■ **Material provided**
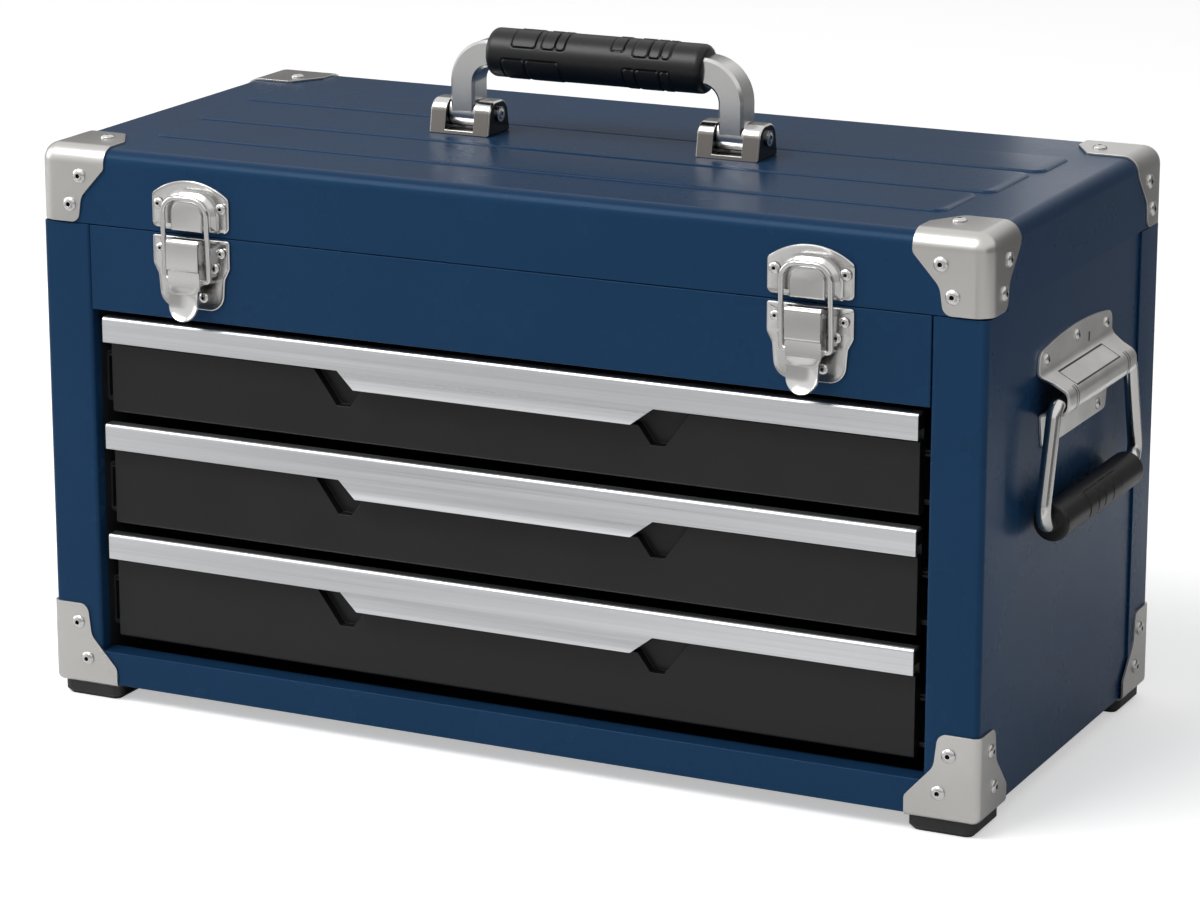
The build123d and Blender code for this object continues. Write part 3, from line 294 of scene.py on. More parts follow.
# Slot or finish, its material's name, its colour in the settings and its look
LOOKS = (
    ("body_paint", "navy powder coat", "paint",
     {"roughness": 0.27, "grain": 1500.0, "bump": 0.04, "shine": 0.13, "shade": 0.05}),
    ("inner_paint", "inner sheet paint", "inner_paint", {"roughness": 0.45, "grain": 1300.0, "bump": 0.08}),
    ("corner_steel", "satin corner plate", "corner",
     {"roughness": 0.30, "grain": 1100.0, "bump": 0.05, "metallic": 1.0, "shade": 0.05}),
    ("plated_steel", "bright latch plate", "plate",
     {"roughness": 0.17, "grain": 1400.0, "bump": 0.03, "metallic": 1.0, "shade": 0.04}),
    ("satin_bow", "satin handle bow", "plate",
     {"roughness": 0.24, "grain": 1200.0, "bump": 0.04, "metallic": 1.0, "shade": 0.04,
      "stretch": (0.4, 1, 0.2)}),
    # The bracket plate gets painted shade on its front, back and side faces
    ("bracket_metal", "bracket plate", "plate",
     {"roughness": 0.18, "grain": 900.0, "bump": 0.04, "metallic": 1.0, "shade": 0.08}),
    ("side_plate", "satin side plate", "side_plate",
     {"roughness": 0.36, "grain": 900.0, "bump": 0.08, "metallic": 1.0, "shade": 0.07, "patch": 40.0,
      "stretch": (1, 0.15, 1)}),
    # Painted shade of the pressed grooves on the side plates
    ("painted_groove_shade", "pressed line", "inner_paint", {"roughness": 0.4, "grain": 900.0, "bump": 0.04}),
    ("drawer_plastic", "black drawer moulding", "plastic",
     {"roughness": 0.42, "grain": 700.0, "bump": 0.28, "shine": 0.3, "shade": 0.10, "patch": 30.0,
      "stretch": (0.35, 1, 1)}),
    ("grip_rubber", "black grip rubber", "rubber",
     {"roughness": 0.36, "grain": 1600.0, "bump": 0.12, "shine": 0.35, "shade": 0.08}),
    ("foot_rubber", "black foot rubber", "rubber", {"roughness": 0.55, "grain": 1000.0, "bump": 0.15}),
    ("zinc_steel", "zinc plated steel", "zinc",
     {"roughness": 0.32, "grain": 500.0, "bump": 0.06, "metallic": 1.0, "shade": 0.10, "patch": 60.0}),
    ("rivet_steel", "bright rivet steel", "plate",
     {"roughness": 0.20, "grain": 1500.0, "bump": 0.03, "metallic": 1.0, "shade": 0.04}),
)
PAINT_TINT = (0.42, 0.68, 1.0, 1.0)  # of the paint's gloss
# Painted shade: black on the brackets' side faces and inside the rivet holes
PAINTED_SIDE_SHADE = (0.02, 0.02, 0.021)
PAINTED_HOLE_SHADE = (0.012, 0.012, 0.012)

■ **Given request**
Your task is to reproduce the whole listing exactly.

■ **Response to the task**
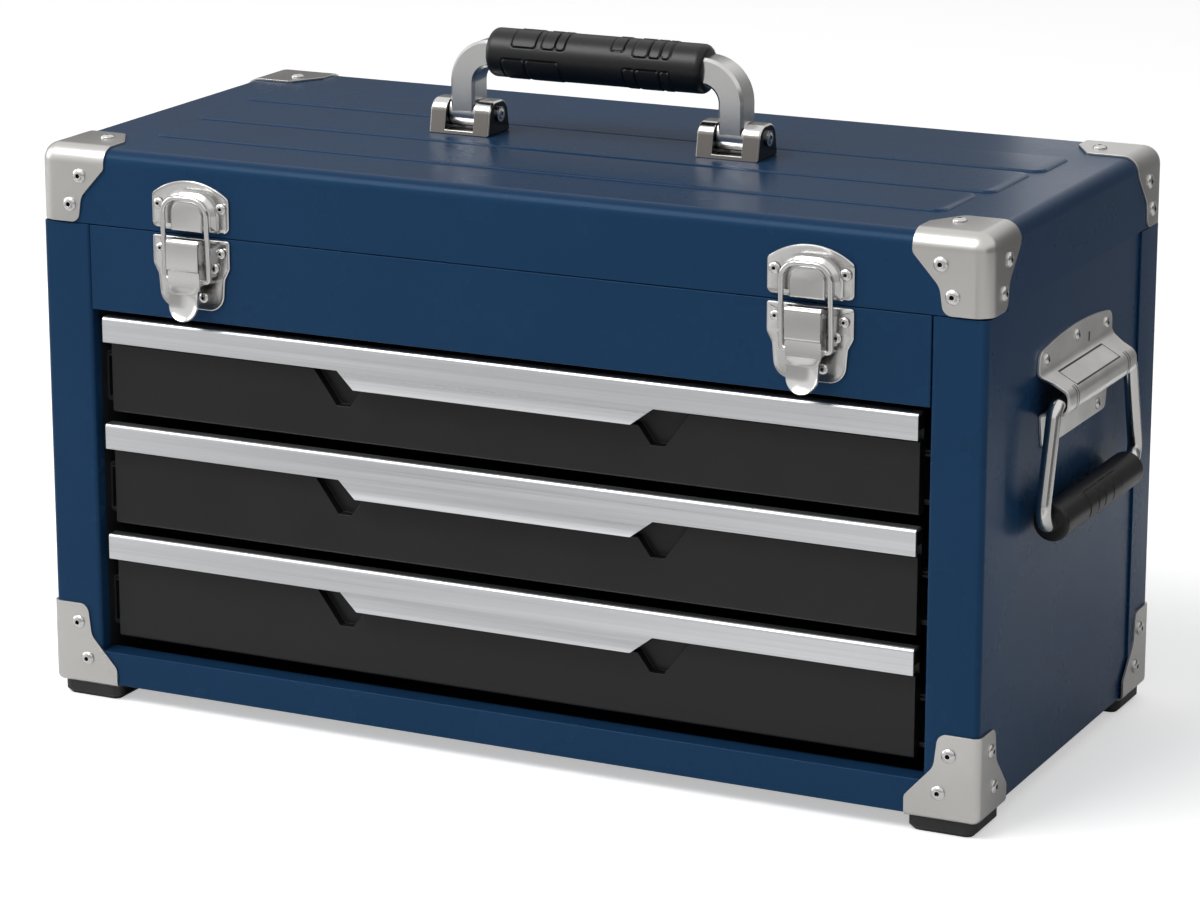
The build123d and Blender code for this object continues. Write part 3, from line 294 of scene.py on. More parts follow.
# Slot or finish, its material's name, its colour in the settings and its look
LOOKS = (
    ("body_paint", "navy powder coat", "paint",
     {"roughness": 0.27, "grain": 1500.0, "bump": 0.04, "shine": 0.13, "shade": 0.05}),
    ("inner_paint", "inner sheet paint", "inner_paint", {"roughness": 0.45, "grain": 1300.0, "bump": 0.08}),
    ("corner_steel", "satin corner plate", "corner",
     {"roughness": 0.30, "grain": 1100.0, "bump": 0.05, "metallic": 1.0, "shade": 0.05}),
    ("plated_steel", "bright latch plate", "plate",
     {"roughness": 0.17, "grain": 1400.0, "bump": 0.03, "metallic": 1.0, "shade": 0.04}),
    ("satin_bow", "satin handle bow", "plate",
     {"roughness": 0.24, "grain": 1200.0, "bump": 0.04, "metallic": 1.0, "shade": 0.04,
      "stretch": (0.4, 1, 0.2)}),
    # The bracket plate gets painted shade on its front, back and side faces
    ("bracket_metal", "bracket plate", "plate",
     {"roughness": 0.18, "grain": 900.0, "bump": 0.04, "metallic": 1.0, "shade": 0.08}),
    ("side_plate", "satin side plate", "side_plate",
     {"roughness": 0.36, "grain": 900.0, "bump": 0.08, "metallic": 1.0, "shade": 0.07, "patch": 40.0,
      "stretch": (1, 0.15, 1)}),
    # Painted shade of the pressed grooves on the side plates
    ("painted_groove_shade", "pressed line", "inner_paint", {"roughness": 0.4, "grain": 900.0, "bump": 0.04}),
    ("drawer_plastic", "black drawer moulding", "plastic",
     {"roughness": 0.42, "grain": 700.0, "bump": 0.28, "shine": 0.3, "shade": 0.10, "patch": 30.0,
      "stretch": (0.35, 1, 1)}),
    ("grip_rubber", "black grip rubber", "rubber",
     {"roughness": 0.36, "grain": 1600.0, "bump": 0.12, "shine": 0.35, "shade": 0.08}),
    ("foot_rubber", "black foot rubber", "rubber", {"roughness": 0.55, "grain": 1000.0, "bump": 0.15}),
    ("zinc_steel", "zinc plated steel", "zinc",
     {"roughness": 0.32, "grain": 500.0, "bump": 0.06, "metallic": 1.0, "shade": 0.10, "patch": 60.0}),
    ("rivet_steel", "bright rivet steel", "plate",
     {"roughness": 0.20, "grain": 1500.0, "bump": 0.03, "metallic": 1.0, "shade": 0.04}),
)
PAINT_TINT = (0.42, 0.68, 1.0, 1.0)  # of the paint's gloss
# Painted shade: black on the brackets' side faces and inside the rivet holes
PAINTED_SIDE_SHADE = (0.02, 0.02, 0.021)
PAINTED_HOLE_SHADE = (0.012, 0.012, 0.012)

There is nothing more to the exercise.